Davis invited city manager Mike Melton to give a complete timeline on the Richmond Reserve project from the city’s perspective. In his timeline, Melton described the following:

- The project was introduced by Smith and his team May of ’06

- A number of meetings were conducted with Smith’s team and city and county officials

- A regional impact study was approved in March of this year, conducted by the governmental Department of Community Affairs.

- Requested annexation was approved by Richmond Hill City Council – during this phase it was acknowledged that the county, by law, was allowed 15 days in which to contest or approve the annexation, but an official county response had not been rendered after four months.

- County Commission Chairman Jimmy Burnsed sent a letter to Mayor Davis saying the only reason for delay was the road upgrade project – Davis noted that Smith has addressed and presented plans for this issue.

- Last week’s events were detailed which included a workshop, public hearing and approval from the planning and zoning staff and commission regarding the project.

Smith then took the podium and said that he has followed every step to the letter of the law and that his plan is "unchanged from the original plan. He emphasized that 42 percent of the project is reserved for greenspace and that he and his team have conducted "an exhaustive effort" in finding an additional traffic route for the project.

Smith also emphasized the fact that the previous landowners, Lucy Little and Maria Sparkman, were ready to sell their land and he views this planned community project as a much more viable alternative to them cutting up the tracts and having an inconsistent style among the various developments that would pop up.

Next up was State Representative Al Williams who was chosen as a spokesman for those in opposition. Williams stressed the need for a collaborative meeting between the developer and the residents that would be affected.

Williams brought up the military and Liberty County’s responses to the project, which are noted in the Development of Regional Impact study.

In a letter, Fort Stewart Public Works Director Michael Biering opposed the project due to noise from the fort’s training areas while Liberty County expressed concerns over the potential impact of traffic on not only Hwy. 17, but also Hwys. 196 and 84 in Liberty County.

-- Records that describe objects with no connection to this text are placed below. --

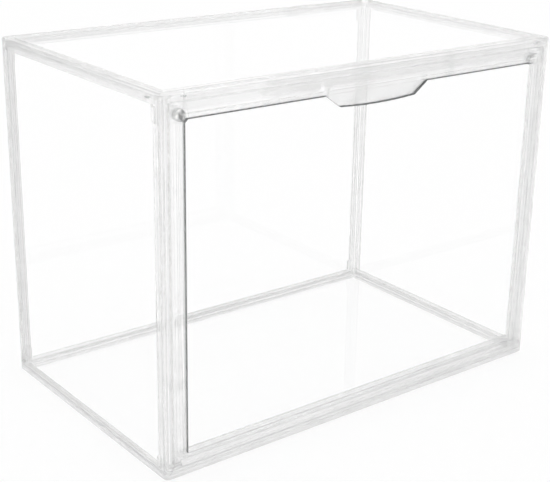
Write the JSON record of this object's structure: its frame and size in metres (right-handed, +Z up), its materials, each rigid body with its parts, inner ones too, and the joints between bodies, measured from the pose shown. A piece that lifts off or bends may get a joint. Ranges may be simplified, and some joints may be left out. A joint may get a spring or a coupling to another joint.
{
  "type": "clear display case with door",
  "caption": "Clear free-standing storage and display case of framed sheets, with a drop-down front door on corner pins, corner magnets and a moulded finger pull.",
  "frame": {"origin": "middle of the case's base, on the surface that it stands on", "axes": "+X to the right as one faces the door, +Y to the rear, +Z up; the door is on the -Y side"},
  "size_m": [0.36, 0.22, 0.27],
  "materials": {
    "moulded_clear": "clear, polished moulding",
    "sheet_clear": "clear, polished sheet",
    "magnet": "bright nickel plating",
    "keeper": "plain plated disc",
    "pin_clear": "clear, turned rod"
  },
  "bodies": {
    "case": {"bottom_rim": "moulded_clear", "top_rim": "moulded_clear", "front_left_post": "moulded_clear", "front_right_post": "moulded_clear", "rear_left_post": "moulded_clear", "rear_right_post": "moulded_clear", "floor_sheet": "sheet_clear", "top_sheet": "sheet_clear", "left_sheet": "sheet_clear", "right_sheet": "sheet_clear", "rear_sheet": "sheet_clear", "left_keeper": "keeper", "right_keeper": "keeper"},
    "door": {"door_frame": "moulded_clear", "door_sheet": "sheet_clear", "left_door_magnet": "magnet", "right_door_magnet": "magnet", "left_hinge_pin": "pin_clear", "right_hinge_pin": "pin_clear"}
  },
  "joints": [
    {"name": "door_hinge", "type": "hinge", "parent": "case", "child": "door", "pos_m": [0, -0.10725, 0.00935], "axis": [1, 0, 0], "range_deg": [0, 90]}
  ]
}
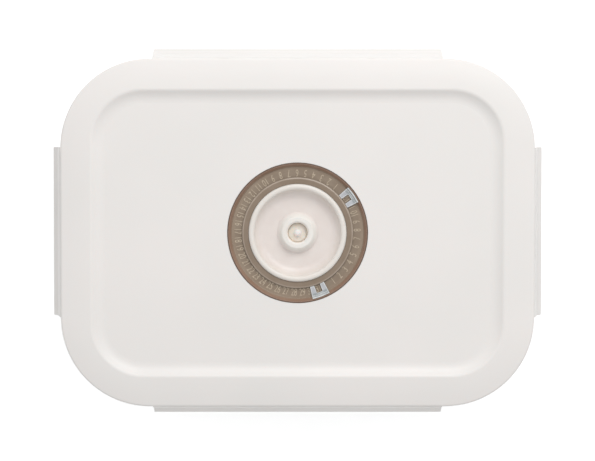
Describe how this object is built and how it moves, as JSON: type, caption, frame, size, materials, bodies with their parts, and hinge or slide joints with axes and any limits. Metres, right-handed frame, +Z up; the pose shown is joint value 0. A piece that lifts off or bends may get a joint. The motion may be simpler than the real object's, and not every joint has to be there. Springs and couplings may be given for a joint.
{
  "type": "vacuum food container",
  "caption": "Rectangular glass food container for vacuum storage: white lid with side locks, a date dial with sliding pointers and a central pump valve.",
  "frame": {"origin": "middle of the base, on the plane that the foot stands on", "axes": "+X along the length, +Y along the width towards the back lock, +Z up"},
  "size_m": [0.21, 0.1566, 0.0692],
  "materials": {
    "glass": "clear pressed glass",
    "lid_plastic": "glossy moulded plastic",
    "lock_plastic": "glossy moulded plastic",
    "gasket_silicone": "soft translucent silicone",
    "dial_plastic": "satin moulded plastic",
    "pointer_plastic": "satin moulded plastic",
    "dish_plastic": "glossy translucent plastic",
    "valve_silicone": "soft silicone",
    "nut_plastic": "satin moulded plastic"
  },
  "bodies": {
    "bowl": {"glass_bowl": "glass"},
    "lid": {"lid_shell": "lid_plastic", "lid_gasket": "gasket_silicone", "date_ring": "dial_plastic", "valve_dish": "dish_plastic", "valve_o_ring": "gasket_silicone", "valve_nut": "nut_plastic"},
    "back_lock_flap": {"back_lock": "lock_plastic"},
    "left_lock_flap": {"left_lock": "lock_plastic"},
    "front_lock_flap": {"front_lock": "lock_plastic"},
    "right_lock_flap": {"right_lock": "lock_plastic"},
    "month_slider": {"month_pointer": "pointer_plastic"},
    "day_slider": {"day_pointer": "pointer_plastic"},
    "valve": {"valve_poppet": "valve_silicone"}
  },
  "joints": [
    {"name": "lid_lift", "type": "slide", "parent": "bowl", "child": "lid", "axis": [0, 0, 1], "range_m": [0, 0.075]},
    {"name": "back_lock_hinge", "type": "hinge", "parent": "lid", "child": "back_lock_flap", "pos_m": [0, 0.0734, 0.064], "axis": [1, 0, 0], "range_deg": [-10, 95]},
    {"name": "left_lock_hinge", "type": "hinge", "parent": "lid", "child": "left_lock_flap", "pos_m": [-0.10015, 0, 0.064], "axis": [0, 1, 0], "range_deg": [-10, 95]},
    {"name": "front_lock_hinge", "type": "hinge", "parent": "lid", "child": "front_lock_flap", "pos_m": [0, -0.0734, 0.064], "axis": [-1, 0, 0], "range_deg": [-10, 95]},
    {"name": "right_lock_hinge", "type": "hinge", "parent": "lid", "child": "right_lock_flap", "pos_m": [0.10015, 0, 0.064], "axis": [0, -1, 0], "range_deg": [-10, 95]},
    {"name": "month_pointer_turn", "type": "hinge", "parent": "lid", "child": "month_slider", "pos_m": [0, 0, 0.0648], "axis": [0, 0, 1], "range_deg": [-88, 0]},
    {"name": "day_pointer_turn", "type": "hinge", "parent": "lid", "child": "day_slider", "pos_m": [0, 0, 0.0648], "axis": [0, 0, 1], "range_deg": [-240, 0]},
    {"name": "valve_lift", "type": "slide", "parent": "lid", "child": "valve", "axis": [0, 0, 1], "range_m": [0, 0.001]}
  ]
}
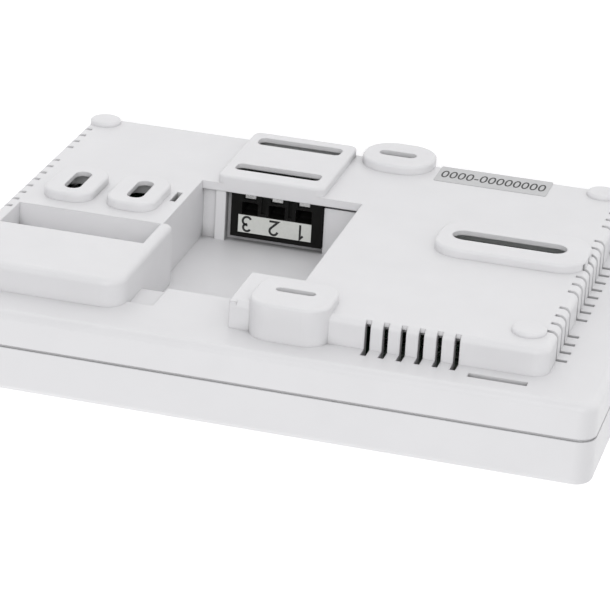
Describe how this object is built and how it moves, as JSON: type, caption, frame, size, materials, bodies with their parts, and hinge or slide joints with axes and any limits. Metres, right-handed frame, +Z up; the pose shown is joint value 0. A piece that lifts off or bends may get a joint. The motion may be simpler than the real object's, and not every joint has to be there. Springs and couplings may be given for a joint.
{
  "type": "video intercom monitor",
  "caption": "Slim wall-mounted video intercom indoor monitor: white two-shell case, dark landscape screen, key row, and a wiring pocket with a screw terminal block in its back.",
  "frame": {"origin": "middle of the raised back, on the plane of the pads that touch the wall", "axes": "screen faces -Y, wall is at Y = 0, +Z up, +X to the right as seen from the screen side"},
  "size_m": [0.1158, 0.0208, 0.0926],
  "materials": {
    "housing_white": "fine satin texture, white ABS",
    "key_white": "satin moulded ABS",
    "window_glass": "glossy black-printed acrylic",
    "black_foam": "open-cell foam",
    "display_dark": "polarised glass, switched off",
    "steel_frame": "stamped sheet",
    "ribbon": "polyimide flex",
    "connector_cream": "moulded",
    "switch_black": "moulded",
    "plunger_black": "moulded",
    "speaker_paper": "paper cone",
    "black_rubber": "moulded",
    "light_pipe_clear": "clear polycarbonate",
    "led_lens": "clear epoxy",
    "board_green": "solder mask",
    "screw_steel": "zinc plated",
    "terminal_black": "glass-filled polyamide",
    "label_white": "printed polyester",
    "label_grey": "printed silver-grey polyester",
    "contact_tin": "tin plated",
    "chip_black": "moulded epoxy",
    "shield_tin": "tin plate",
    "ferrite": "ferrite",
    "capacitor_sleeve": "bare can"
  },
  "bodies": {
    "unit": {"backlight_unit": "steel_frame", "board_screws": "screw_steel", "capacitors": "capacitor_sleeve", "clamp_nut_1": "screw_steel", "clamp_nut_2": "screw_steel", "clamp_nut_3": "screw_steel", "display_connector": "connector_cream", "display_gasket": "black_foam", "display_panel": "display_dark", "display_ribbon": "ribbon", "front_frame": "housing_white", "key_switches": "switch_black", "light_pipe": "light_pipe_clear", "main_board": "board_green", "mic_boot": "black_rubber", "microphone": "steel_frame", "power_inductor": "ferrite", "rear_housing": "housing_white", "screen_window": "window_glass", "serial_label": "label_grey", "shield_can": "shield_tin", "speaker_basket": "steel_frame", "speaker_cone": "speaker_paper", "speaker_gasket": "black_foam", "status_led": "led_lens", "terminal_block": "terminal_black", "terminal_contact_1": "contact_tin", "terminal_contact_2": "contact_tin", "terminal_contact_3": "contact_tin", "terminal_label": "label_white", "video_processor": "chip_black"},
    "key_talk_body": {"key_talk": "key_white", "key_talk_plunger": "plunger_black"},
    "key_unlock_body": {"key_unlock": "key_white", "key_unlock_plunger": "plunger_black"},
    "key_gate_body": {"key_gate": "key_white", "key_gate_plunger": "plunger_black"},
    "key_monitor_body": {"key_monitor": "key_white", "key_monitor_plunger": "plunger_black"},
    "key_mute_body": {"key_mute": "key_white", "key_mute_plunger": "plunger_black"},
    "guard_1": {"wire_guard_1": "contact_tin"},
    "screw_1": {"terminal_screw_1": "screw_steel"},
    "guard_2": {"wire_guard_2": "contact_tin"},
    "screw_2": {"terminal_screw_2": "screw_steel"},
    "guard_3": {"wire_guard_3": "contact_tin"},
    "screw_3": {"terminal_screw_3": "screw_steel"}
  },
  "joints": [
    {"name": "key_talk_press", "type": "slide", "parent": "unit", "child": "key_talk_body", "axis": [0, 1, 0], "range_m": [0, 0.0005], "stiffness_N_per_m": 1500, "springref_m": -0.0006},
    {"name": "key_unlock_press", "type": "slide", "parent": "unit", "child": "key_unlock_body", "axis": [0, 1, 0], "range_m": [0, 0.0005], "stiffness_N_per_m": 1500, "springref_m": -0.0006},
    {"name": "key_gate_press", "type": "slide", "parent": "unit", "child": "key_gate_body", "axis": [0, 1, 0], "range_m": [0, 0.0005], "stiffness_N_per_m": 1500, "springref_m": -0.0006},
    {"name": "key_monitor_press", "type": "slide", "parent": "unit", "child": "key_monitor_body", "axis": [0, 1, 0], "range_m": [0, 0.0005], "stiffness_N_per_m": 1500, "springref_m": -0.0006},
    {"name": "key_mute_press", "type": "slide", "parent": "unit", "child": "key_mute_body", "axis": [0, 1, 0], "range_m": [0, 0.0005], "stiffness_N_per_m": 1500, "springref_m": -0.0006},
    {"name": "guard_1_slide", "type": "slide", "parent": "unit", "child": "guard_1", "axis": [0, -1, 0], "range_m": [0, 0.00135]},
    {"name": "screw_1_turn", "type": "hinge", "parent": "guard_1", "child": "screw_1", "pos_m": [-0.00347, -0.0048, -0.0181], "axis": [0, -1, 0], "range_deg": [0, 1080]},
    {"name": "guard_2_slide", "type": "slide", "parent": "unit", "child": "guard_2", "axis": [0, -1, 0], "range_m": [0, 0.00135]},
    {"name": "screw_2_turn", "type": "hinge", "parent": "guard_2", "child": "screw_2", "pos_m": [-0.00855, -0.0048, -0.0181], "axis": [0, -1, 0], "range_deg": [0, 1080]},
    {"name": "guard_3_slide", "type": "slide", "parent": "unit", "child": "guard_3", "axis": [0, -1, 0], "range_m": [0, 0.00135]},
    {"name": "screw_3_turn", "type": "hinge", "parent": "guard_3", "child": "screw_3", "pos_m": [-0.01363, -0.0048, -0.0181], "axis": [0, -1, 0], "range_deg": [0, 1080]}
  ],
  "couplings": [
    {"joint": "screw_1_turn", "follows": "guard_1_slide", "rad_per_m": 13963},
    {"joint": "screw_2_turn", "follows": "guard_2_slide", "rad_per_m": 13963},
    {"joint": "screw_3_turn", "follows": "guard_3_slide", "rad_per_m": 13963}
  ]
}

Smith said he had conducted a meeting which garnered a strong turnout from those that would be affected. Smith complimented Williams’ sentiment and further stated that he would conduct yet another similar meeting in which to garner more public opinion. Smith consulted with Daniel Siding Church Pastor Alfred Banks, whose church resides on Daniel Siding Road, before the meeting. Banks said he and Smith discussed holding a public forum at the church. Banks said he is excited about the project, which should enhance the community surrounding his church. Banks further said that he sympathizes with those who have voiced their concern and is all for a meeting in which to work out any and all concerns regarding Richmond Reserve.

In other business:

• Approval was granted for site plans and building elevations for a second branch of Bryan Bank and Trust, to be constructed at the intersection of highway 17 and Harris Trail Road.

• The final subdivision plat was approved for a 124-lot phase of developer Ellis Skinner’s White Oak Village.

• Approval was granted for a 108-unit multi family site known as Village at Main Street, located at Golden Grove Road in Main Street. The stipulation was added that any future development would have to find another ingress/regress path. Also, plans to raise Golden Grove Road were discussed in order to avoid flooding issues.

• The final reading of the alcohol ordinance was approved. The new ordinance will break away from the state’s way of measuring the distance between businesses selling alcohol and other businesses, such as a daycare. If the revised ordinance is approved, the city will measure by travel distance as opposed to straight-line distance.

• The mayor and council recommended Southeast Bank Manager Derrick Smith for nomination to the Development Authority.

• A liquor license was approved for Molly McPherson’s Scottish Pub & Grill in Park South.

• A closed session was held to discuss litigation involving Ellis Skinner’s proposed Colonial Marsh subdivision.